The gap between hourly pay and productivity is the highest it’s been since the few years following World War II. “A larger share of what companies in the United States are producing is going to the owners, and operators of the firms and the lenders who financed the firm’s projects while a smaller percentage is going to the workforce,” claims Gary Burtless, a senior fellow in economic studies at The Brookings Institution.
Productivity, which measures goods and services created per hour worked, jumped nearly 81 percent between 1973 and 2001, compared to a marginal increase of 10.7 percent in median hourly compensation, according to the Economic Policy Institute. These figures represent a shift from the trend between 1948 and 1973, when hourly compensation and productivity ran analogous to one another.
The primary reason for the wider gap is saturated wage growth in recent years among both college-educated workers and those workers without degrees, said the Institute’s President Lawrence Mishel. National deregulation and increased global competition have also kept compensation down.

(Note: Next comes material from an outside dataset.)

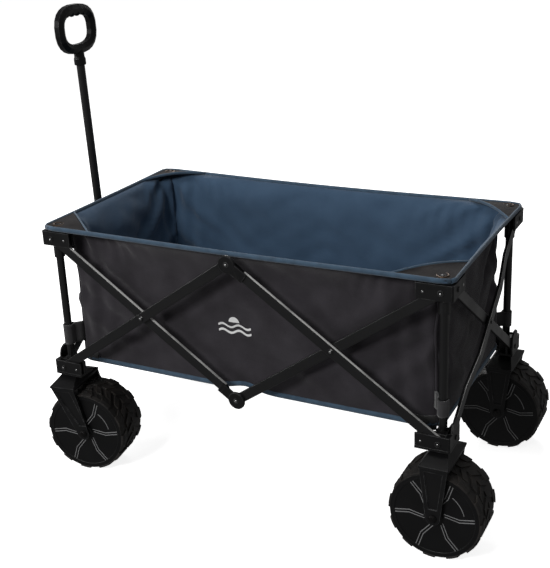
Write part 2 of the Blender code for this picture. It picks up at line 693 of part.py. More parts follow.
def grip(frame, height, neck_low, tube_top):
    """A closed ring for the hand, drawn below its top centre in the plane of Y and Z."""
    limb = 0.0122
    half_width = 0.0690 - limb
    half_height = height / 2 - limb
    curve = bpy.data.curves.new("ring", "CURVE")
    curve.dimensions = "3D"
    curve.bevel_depth = limb
    curve.bevel_resolution = 1
    spline = curve.splines.new("POLY")
    count = 24
    spline.points.add(count - 1)
    for i, point in enumerate(spline.points):
        angle = math.tau * (i + 0.5) / count
        c = math.cos(angle)
        s = math.sin(angle)
        y = half_width * math.copysign(abs(c) ** 0.75, c)
        z = half_height * math.copysign(abs(s) ** 0.75, s) - height / 2
        point.co = (0.0, y, z, 1.0)
    spline.use_cyclic_u = True
    item = bpy.data.objects.new("ring", curve)
    CUTTERS.objects.link(item)
    bm = bmesh.new()
    bm.from_mesh(evaluated_mesh(item))
    ring = mesh_from(bm)
    neck = turned([(0.0, 0.016 - height), (0.0112, 0.016 - height), (0.0116, -0.006 - height),
                   (0.0132, -0.010 - height), (0.0132, neck_low + 0.0015), (0.0122, neck_low),
                   (0.0, neck_low)], 20, Matrix.Identity(4), closed=False)
    adds = [neck]
    for place in (-0.0285, -0.0095, 0.0095, 0.0285):
        bump = bmesh.new()
        at = Matrix.Translation((0.0003, place, -0.0205)) @ Matrix.Rotation(math.radians(9), 4, "Z")
        bmesh.ops.create_uvsphere(bump, u_segments=10, v_segments=6, radius=0.0088, matrix=at)
        adds.append(mesh_from(bump))
    socket = rod((0, 0, neck_low - 0.01), (0, 0, tube_top + 0.0005), 0.0097, TUBE_STEPS)
    part("handle_grip", moved(ring, frame), GRIP_PLASTIC, frame.translation,
         [moved(mesh, frame) for mesh in adds], [moved(socket, frame)], sharp=50)


# ---- basket ----
def basket():
    """The fabric basket as five plain panels: the long walls carry the rim's corners."""
    wall = 0.005
    flange_low = TOP_PIVOT_Z + 0.0162
    flange_high = flange_low + 0.004
    gap = 0.0004
    bottom = FLOOR_Z
    for name, side in (("basket_left_wall", -1), ("basket_right_wall", 1)):
        panel = box((-BASKET_HALF_LENGTH, BASKET_HALF_LENGTH),
                    (side * (BASKET_HALF_WIDTH - wall), side * BASKET_HALF_WIDTH), (bottom, flange_high))
        rim = box((-RIM_HALF_LENGTH, RIM_HALF_LENGTH),
                  (side * (BASKET_HALF_WIDTH - 0.004), side * RIM_HALF_WIDTH),
                  (flange_low, flange_high - 0.0002))
        part(name, panel, CHARCOAL_FABRIC, (0, side * BASKET_HALF_WIDTH, bottom), [rim])
    inner_y = BASKET_HALF_WIDTH - wall - gap
    for name, side in (("basket_front_wall", -1), ("basket_rear_wall", 1)):
        panel = box((side * (BASKET_HALF_LENGTH - wall), side * BASKET_HALF_LENGTH),
                    (-inner_y, inner_y), (bottom, flange_high))
        rim = box((side * (BASKET_HALF_LENGTH - 0.004), side * RIM_HALF_LENGTH),
                  (-inner_y + 0.0002, inner_y - 0.0002), (flange_low, flange_high - 0.0002))
        part(name, panel, CHARCOAL_FABRIC, (side * BASKET_HALF_LENGTH, 0, bottom), [rim])
    floor_x = BASKET_HALF_LENGTH - wall - gap
    part("basket_floor", box((-floor_x, floor_x), (-inner_y, inner_y), (bottom, bottom + 0.006)),
         CHARCOAL_FABRIC, (0, 0, bottom))


def build():
    for corner in CORNERS:
        post_parts(corner)
        top_bracket(corner)
        bottom_bracket(corner)
        if corner.sx < 0:
            yaw = LEFT_CASTER_YAW if corner.sy < 0 else RIGHT_CASTER_YAW
            place = fork(corner, CASTER_TRAIL, yaw)
        else:
            place = fork(corner, 0.0, 0.0)
        wheel_core(corner, place)
        tyre(corner, place)
        axle(corner, place)
    side_bars("left", -1)
    side_bars("right", 1)
    end_bars("front", -1)
    end_bars("rear", 1)
    handle()
    basket()


build()
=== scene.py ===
import json
import math

import bmesh
import bpy
from mathutils import Matrix, Vector, noise


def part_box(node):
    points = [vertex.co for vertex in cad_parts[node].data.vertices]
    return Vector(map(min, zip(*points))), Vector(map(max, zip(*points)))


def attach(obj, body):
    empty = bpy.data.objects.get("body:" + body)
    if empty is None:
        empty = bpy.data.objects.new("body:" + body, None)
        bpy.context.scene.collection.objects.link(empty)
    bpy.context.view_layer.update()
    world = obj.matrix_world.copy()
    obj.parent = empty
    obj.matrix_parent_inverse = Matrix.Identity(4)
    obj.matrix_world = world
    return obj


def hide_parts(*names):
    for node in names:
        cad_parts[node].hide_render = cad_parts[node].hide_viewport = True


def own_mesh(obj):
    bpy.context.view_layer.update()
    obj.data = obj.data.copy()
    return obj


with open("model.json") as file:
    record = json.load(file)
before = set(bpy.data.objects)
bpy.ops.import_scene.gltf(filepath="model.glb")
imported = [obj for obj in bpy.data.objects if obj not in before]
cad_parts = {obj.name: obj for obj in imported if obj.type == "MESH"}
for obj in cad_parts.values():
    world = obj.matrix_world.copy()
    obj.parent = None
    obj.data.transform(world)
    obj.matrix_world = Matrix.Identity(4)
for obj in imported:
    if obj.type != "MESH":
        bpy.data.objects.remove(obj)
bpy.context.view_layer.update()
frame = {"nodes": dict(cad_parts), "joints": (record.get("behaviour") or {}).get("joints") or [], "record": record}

CORNERS = {"front_left": (-1, -1), "front_right": (-1, 1), "rear_left": (1, -1), "rear_right": (1, 1)}


# ---- measures taken from the frame ----
def middle_of(node):
    """The middle of a CAD node's box."""
    low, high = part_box(node)
    return (Vector(low) + Vector(high)) / 2


posts = {name: middle_of(f"{name}_post_rod") for name in CORNERS}
MIDDLE = sum(posts.values(), Vector()) / 4
MIDDLE.z = 0.0
POST_X = (posts["rear_left"] - posts["front_left"]).x / 2
POST_Y = (posts["front_right"] - posts["front_left"]).y / 2
TOP_PIVOT_Z = middle_of("front_left_top_bracket").z
LOW_PIVOT_Z = middle_of("left_front_rising_bar").z * 2 - TOP_PIVOT_Z
WALL_LOW, WALL_HIGH = (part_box("basket_left_wall")[i][2] for i in (0, 1))

# ---- the basket's own sizes, metres from the middle of the posts ----
BODY_X = 0.4145              # walls, from the middle
BODY_Y = 0.205
BODY_CORNER = 0.032          # radius of the upright corners
RIM_X = 0.4545
RIM_Y = 0.2440
RIM_CORNER = 0.018           # the rim's tips are rounded
RIM_X_MIDDLE = 0.452         # the rim bows in a little between the corners
RIM_Y_MIDDLE = 0.2405
RIM_Z = WALL_HIGH - 0.0005
FLARE_LOW = WALL_HIGH - 0.0695   # the walls start to lean out here
FLOOR_TOP = WALL_LOW + 0.004
FOOT_LEAN = 0.007            # the end walls stand out this much more at the foot
DRAWN_OUT = 0.006            # the long walls' ends are drawn out this much under the flare
FLOOR_GAP = 0.0012           # between the floor's edge and the middle of a wall's cloth
CLOTH = 0.0022
PATCH_X = 0.116              # reach of the corner patches in from the tips
PATCH_Y = 0.106
EYELET_IN_X = 0.026          # the eyelets, in from the rim's tips and up from the rim
EYELET_IN_Y = 0.022
EYELET_LIFT = 0.0046
ARCH_RISE = 0.011            # the long walls' foot rises here over the bottom middle hub
ARCH_REACH = 0.036
SLACK = 0.004                # how far a wall's middle stands out between its corners
THREAD_RADIUS = 0.00035
ARC_RADIUS = 0.0600          # one pale arc on each wheel face, a painted highlight on its upper side
HEM_ALLOWANCE = 0.02         # cloth turned in at a wall's two hems
STRIP_EDGE = 0.075           # seams between the floor's three strips, from the middle
# each fold near a long wall's corner: distance below the diagonal, width, depth
CORNER_FOLDS = ((-0.028, 0.012, -0.0085), (-0.054, 0.015, 0.0050),
                (0.052, 0.013, -0.0080), (0.080, 0.015, 0.0052))
FOLD_SLOPE = 0.72            # drop of those diagonals for each metre along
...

The split between the two figures has been acute since the beginning of the 21st century, when wage growth flattened out; and now with unemployment rising, the bulk of the workforce feels lucky just to have a job. As a result of the weak employment numbers, many companies are using their leverage to get a better deal out of their workforce.
Employers are also achieving their gains with fewer workers; economic activity in the United States is 2.5 percent higher than it was when the recession struck in the latter portion of 2007 with less than 3 million workers in the labor force.
Evaluating hourly compensation by itself does not tell the story because these figures do not include benefits, which make up roughly 30 percent of a worker’s compensation package. That said, costs of benefits are rising over time, which serves as a factor in the widening of productivity figures versus hourly compensation rates.
Many professionals attribute the widening gap to market forces. Professionals expect the gap to narrow as the economy further recovers from the collapse of 2007. As the economy improves, the labor market will ultimately tighten, and companies will raise wages. One sector where this shift has become tangible is the energy market in the Midwest, where employers are beginning to boost compensation for their workers.